Manston has seven flights a week at the moment plus the training ones and some light aircraft movements, positioning flights etc. Six actual flights bringing in stuff from Africa then the empty planes fly out + the Jersey holiday one.

steve @ smeg said...

82 jobs. Counted them quickly.

Less than the 150 mentioned in the bawc tender. Less than the 'about 100' in the masterplan. Less than the 85 in the night flights begging letter.

steve @ smeg said...

Oh, and if you want to see the back of the freight flights, 80 percent of them are flying foodstuffs from africa (aren't people starving there?)

Read the labels before you buy your tomatoes and other fruits and salad stuff.buy locally and seasonably

Anonymous said...

"But night flights are currently banned at Manston."

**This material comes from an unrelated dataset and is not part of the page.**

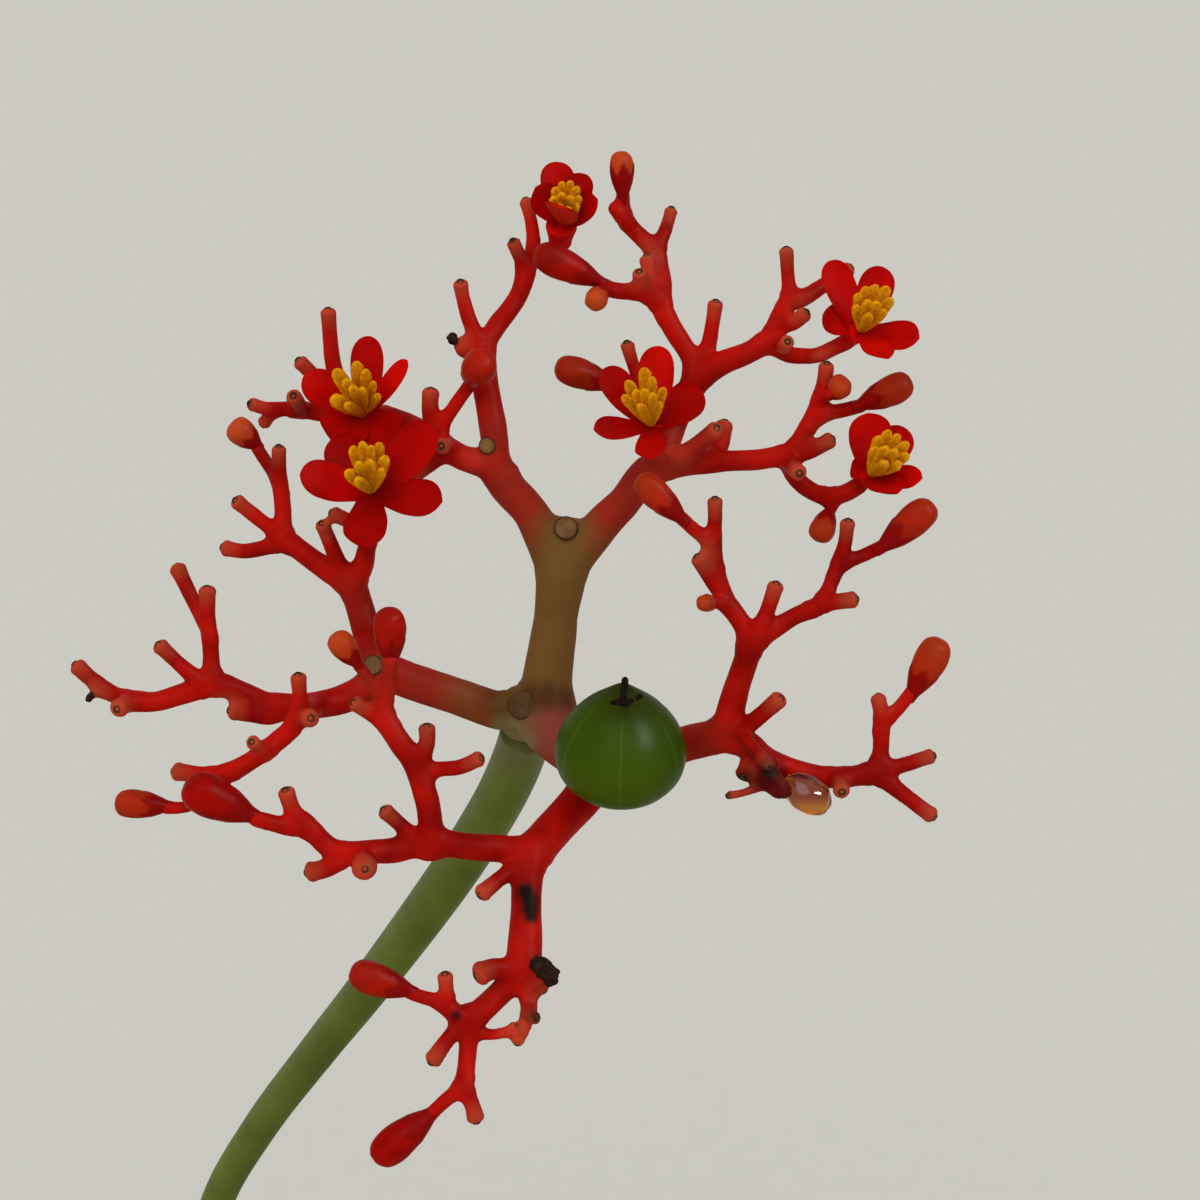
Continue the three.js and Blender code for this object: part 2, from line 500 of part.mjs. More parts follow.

Sadly ECR, this isn't true. The Section 106 document is a slippery beast, full of caveats and cop-outs. Night-flights are permitted and some aircraft (very few) attract fines. If Infratil wanted to start flying at night they could do so tomorrow and TDC would have to take out an injunction to stop them. Since TDC isn't going to do this, there is no effective restriction on night-flights. So why all the fuss? The answer is that they only have 7 freight flights and one passenger flight per week. All the rest of it is nonsense. They are losing money hand-over-fist and they don't know when, or if, they might break-even. Infratil is preparing the ground for closure. I predict that they'll say that they couldn't operate economically without unlimited, 24/7 access and that TDC wouldn't co-operate.

Anonymous said...

Matt Clarke said the airport wasn't covering its fixed costs and no firm can survive on that basis. Sooner or later bills don't get paid and there's a rapid downward spiral. Those 82 people (he did say there were others including himself in some office jobs) must get paid, utilities need paying etc.

This is the way the company will pressurise TDC into granting everything they want using the 'jobs will have to go' line.